Août 1926. Chatham, Nouvelle-Angleterre, à quelques encablures du cap Cod : son église, son port de pêche et son école de garçons, fondée par Arthur Griswald, qui la dirige avec droiture et vertu. L'arrivée de la belle Mlle Channing, venue d'Afrique pour enseigner les arts plastiques à Chatham School, paraît anodine en soi, mais un an plus tard, dans cette petite ville paisible, il y aura eu plusieurs morts. Henry, le fils adolescent de M. Griswald, est vite fasciné par celle qui va lui enseigner le dessin et lui faire découvrir qu'il faut " vivre ses passions jusqu'au bout ". Du coup, l'idéal de vie digne et conventionnelle que prône son père lui semble être un carcan. Henry assiste, complice muet et narrateur peu fiable, à la naissance d'un amour tragique entre Mlle Channing et M. Reed, le professeur de lettres qui vit au bord du Noir-Etang avec sa femme et sa fille. Il voit en eux " deux figures romantiques, des versions modernes de Catherine et de Heathcliff ". Mais l'adultère est mal vu à l'époque, et après le drame qui entraine la chute de Chatham School, le lecteur ne peut que se demander, tout comme le procureur : " Que s'est-il réellement passé au Noir-Etang ce jour-là ? " (Translation)
Carole Rae's Random Ramblings posts about Agnes Grey.

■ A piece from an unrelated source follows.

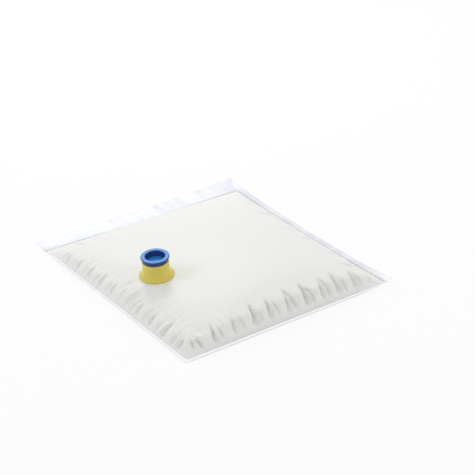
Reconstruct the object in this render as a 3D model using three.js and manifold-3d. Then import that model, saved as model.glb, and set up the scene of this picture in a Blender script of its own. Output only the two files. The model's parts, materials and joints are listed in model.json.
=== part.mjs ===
import * as THREE from 'three';
import { mergeVertices } from 'three/addons/utils/BufferGeometryUtils.js';
import Module from 'manifold-3d';

// A pillow bag of clear film, filled with a white liquid and lying flat, with a moulded spout and its cap.
// Millimetres, Z up. X runs along the near end of the bag, Y along its long sides, and the base is at Z 0.

const wasm = await Module();
wasm.setup();

// Outline of the bag, and the welded fin outside the liquid on each side
const BAG_WIDTH = 335;
const BAG_LENGTH = 370;
const FIN_NEAR = 7;
const FIN_RIGHT = 12;
const FIN_FAR = 33;
const FIN_LEFT = 7;
const FIN_THICKNESS = 0.8;

// The filled chamber pulls the middle of each side inwards by this much
const PULL_NEAR = 1.5;
const PULL_RIGHT = 4;
const PULL_FAR = 3;
const PULL_LEFT = 2;
const PULL_REACH = 60;

// Height of the weld above the floor, of the outer edge of each fin, and of the four corners
const SEAM_HEIGHT = 4.5;
const EDGE_NEAR = 1.2;
const EDGE_RIGHT = 3;
const EDGE_FAR = 6;
const EDGE_LEFT = 1.4;
const CORNER_NEAR_LEFT = 2;
const CORNER_NEAR_RIGHT = 9;
const CORNER_FAR_RIGHT = 9;
const CORNER_FAR_LEFT = 6;
const CORNER_SHARPNESS = 6;
const WELD_FOLLOW = 0.5;
const RIPPLE_HEIGHT = 1.4;
const RIPPLE_COUNT = 5;

// Side walls of the filled chamber: rise above the weld, and how far in the shoulder lies. The near and
// left walls stand up and bulge past the weld, and the right and far ones slope.
const WALL_NEAR = 24;
const WALL_RIGHT = 13;
const WALL_FAR = 12;
const WALL_LEFT = 14;
const SHOULDER_NEAR = 16;
const SHOULDER_RIGHT = 38;
const SHOULDER_FAR = 42;
const SHOULDER_LEFT = 10;
const BULGE_NEAR = 3;
const BULGE_LEFT = 2;
const BULGE_SPREAD = 4;
const WALL_BLEND = 12;
const CORNER_PINCH = 22;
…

Finally, a couple of alerts for today.

According to Radio Times, today's Woman's Hour on BBC Radio 4 will include
a comparison of two Charlotte Bronte novels - Villette and Jane Eyre
Most of us feel we know the story of Jane Eyre. Even if we've not read it we might well have seen the film or television series. It's considered by many to be Charlotte Bronte's masterpiece. But according to novelist Lucy Hughes-Hallett Charlotte, Bronte's final and less popular work, Villette, is her greatest novel. We'll be discussing whether it's possible to say which is the better novel.
Presenter: Sheila McClennon
Producer: Bernadette McConnell.
It starts at 10 am.
Charlotte Bronte's greatest novel: Jane Eyre or Villette?

Novelist Lucy Hughes Hallet and Dr Lucasta Miller, author of The Brontë Myth discuss
And London 24 reports that Jane Eyre 1943 is being screened tonight at 8:30 and on Sunday at 6:20 at BFI Southbank.